A new Mercatus Center study suggests it has cost the U.S. economy as much as 25% of its total output since 1980.

When the Department of Commerce reported recently that the U.S. economy grew at an annual rate of only 0.5% during the first quarter of 2016, the White House attributed the meager growth in output to weakness in business investment and exports.

Yet there is another important institutional influence often overlooked — or conveniently ignored — that negatively affects the country’s overall economic performance: the increasing impact of government regulations.

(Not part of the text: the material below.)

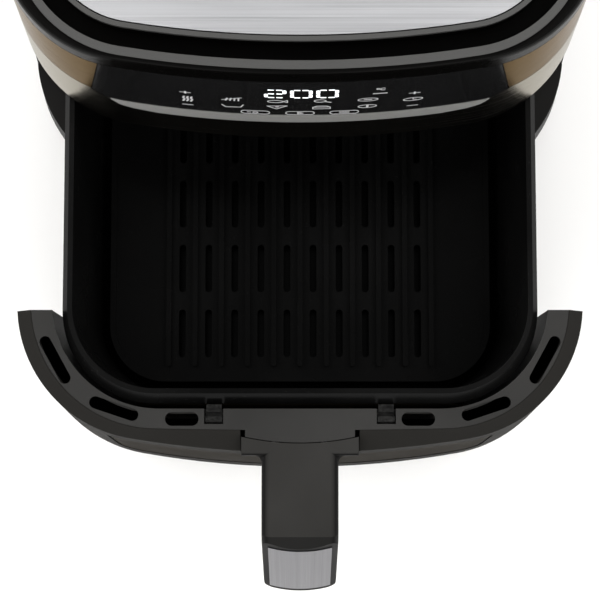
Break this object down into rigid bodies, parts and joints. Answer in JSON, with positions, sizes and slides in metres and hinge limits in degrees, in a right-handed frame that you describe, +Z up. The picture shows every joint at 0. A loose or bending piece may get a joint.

In a 22-industry study released in April by the Mercatus Center at George Mason University, a group of researchers found that federal regulations created an economic drag on the U.S. economy amounting to an average annual reduction in GDP growth of 0.8%. What is unique about this study is that that it evaluates the cumulative costs of regulation over a long time period and examines the effect of federal regulations by considering a counterfactual experiment: What would have happened if federal regulations had been “frozen” at the levels that prevailed in 1980?

The study’s authors posit that the cumulative buildup of federal regulations over time leads to duplicative, obsolete, conflicting and even contradictory rules, and that the multiplicity of such regulatory constraints complicates and distorts executive decision-making concerning a firm’s planning for research and development, business expansion, investments in new equipment, and updating manufacturing processes.

Thus, because of the importance of innovation and productivity growth to the U.S. economy, these distortions have negative consequences for long-term economic growth in the U.S.